- Born: 1966 (age 59–60) New York, U.S.
- Education: New College (Sarasota, Florida), B.A. University of Colorado, PhD
- Spouse: Guri Giaever
- Scientific career
- Fields: Genetics, Genomics, Molecular Biology, Biochemistry, Drug Discovery and Development, Astrobiology
- Doctoral advisor: Richard McIntosh
- Website: https://www.ggcnlab.com

= Corey Nislow =

American geneticist

Corey Nislow is an American geneticist and molecular biologist. He is a Professor of genomics, pharmaceutical science and biochemistry at the University of British Columbia.

== Biography ==
Corey Nislow received his Bachelor of Arts in developmental biology at New College (Sarasota, Florida).
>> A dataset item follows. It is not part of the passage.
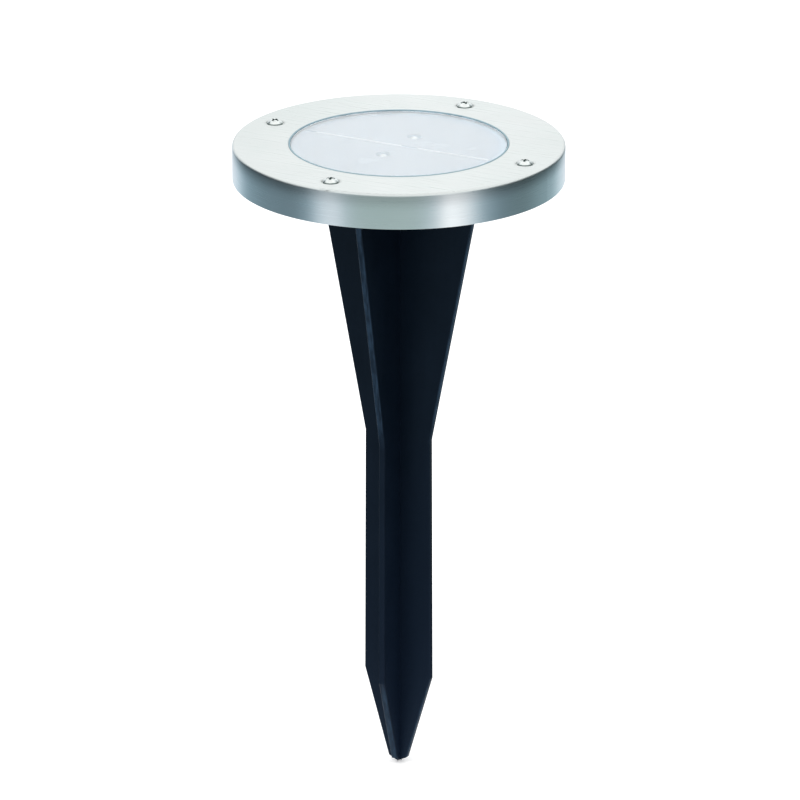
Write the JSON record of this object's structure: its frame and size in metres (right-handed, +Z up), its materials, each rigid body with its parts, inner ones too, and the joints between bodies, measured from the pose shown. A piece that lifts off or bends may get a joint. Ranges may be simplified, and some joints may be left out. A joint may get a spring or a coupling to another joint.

In 1994, He completed his PhD in cell and molecular biology at the University of Colorado (Boulder, Colorado) under the supervision of Professor Richard McIntosh, and then pursued his postdoctoral studies at the American Cancer Society. Nislow spent 6 years working in several Bay Area biotechs and has co-led (with his spouse, Guri Giaever, who is also a professor at the University of British Columbia) genomics laboratories at Stanford University (Ronald W. Davis laboratory), University of Toronto, and University of British Columbia. He is also a co-founder of a biotech start-up, genetic networks.

== Research ==
Corey Nislow is known mainly for his efforts in the field of chemogenomics and drug research by introducing the chemogenomic technique HIP-HOP, developed by him and Guri Giaever. He has over 190 peer-reviewed publications and more than 10 US patents. He has been also working in space biology, where he studies molecular mechanisms affected by microgravity and cosmic radiation.